## Begin
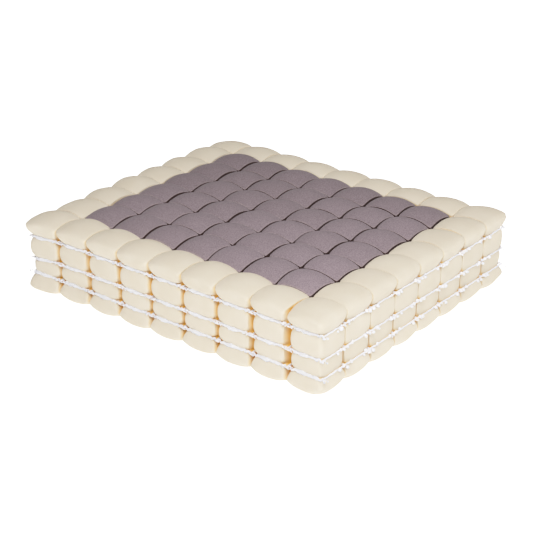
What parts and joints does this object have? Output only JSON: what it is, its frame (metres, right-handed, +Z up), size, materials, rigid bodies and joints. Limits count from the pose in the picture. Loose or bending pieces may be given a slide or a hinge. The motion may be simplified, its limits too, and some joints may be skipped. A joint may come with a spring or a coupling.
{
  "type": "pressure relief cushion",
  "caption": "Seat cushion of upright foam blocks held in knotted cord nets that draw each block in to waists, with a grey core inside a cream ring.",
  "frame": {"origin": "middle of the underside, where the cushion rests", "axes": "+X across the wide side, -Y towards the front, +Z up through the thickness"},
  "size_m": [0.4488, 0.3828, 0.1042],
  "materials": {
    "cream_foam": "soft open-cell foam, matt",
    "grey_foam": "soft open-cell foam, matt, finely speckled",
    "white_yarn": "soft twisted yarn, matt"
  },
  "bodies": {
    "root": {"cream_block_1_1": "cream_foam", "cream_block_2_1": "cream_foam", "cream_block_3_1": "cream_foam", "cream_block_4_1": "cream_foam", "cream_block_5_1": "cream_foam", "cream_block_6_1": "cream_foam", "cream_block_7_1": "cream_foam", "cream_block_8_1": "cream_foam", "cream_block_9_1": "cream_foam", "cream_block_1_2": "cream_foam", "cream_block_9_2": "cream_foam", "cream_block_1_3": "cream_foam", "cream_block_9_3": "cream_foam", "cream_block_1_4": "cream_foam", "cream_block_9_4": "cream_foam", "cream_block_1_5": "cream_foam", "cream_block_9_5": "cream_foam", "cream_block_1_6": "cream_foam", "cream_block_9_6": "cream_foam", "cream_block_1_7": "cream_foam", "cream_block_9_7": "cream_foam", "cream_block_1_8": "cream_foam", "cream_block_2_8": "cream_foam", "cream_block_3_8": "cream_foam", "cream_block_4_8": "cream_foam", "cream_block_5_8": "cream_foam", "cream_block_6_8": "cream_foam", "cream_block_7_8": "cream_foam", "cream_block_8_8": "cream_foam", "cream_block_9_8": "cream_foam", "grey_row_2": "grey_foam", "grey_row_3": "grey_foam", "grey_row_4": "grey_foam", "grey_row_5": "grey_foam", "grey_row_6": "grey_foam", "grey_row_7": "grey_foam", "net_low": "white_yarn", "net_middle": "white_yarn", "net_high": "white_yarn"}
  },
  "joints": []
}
## End
• WHAT YOU NEED TO DO: Extract each line from the listing that holds the word "materials".

• TASK RESPONSE:
What parts and joints does this object have? Output only JSON: what it is, its frame (metres, right-handed, +Z up), size, materials, rigid bodies and joints. Limits count from the pose in the picture. Loose or bending pieces may be given a slide or a hinge. The motion may be simplified, its limits too, and some joints may be skipped. A joint may come with a spring or a coupling.
  "materials": {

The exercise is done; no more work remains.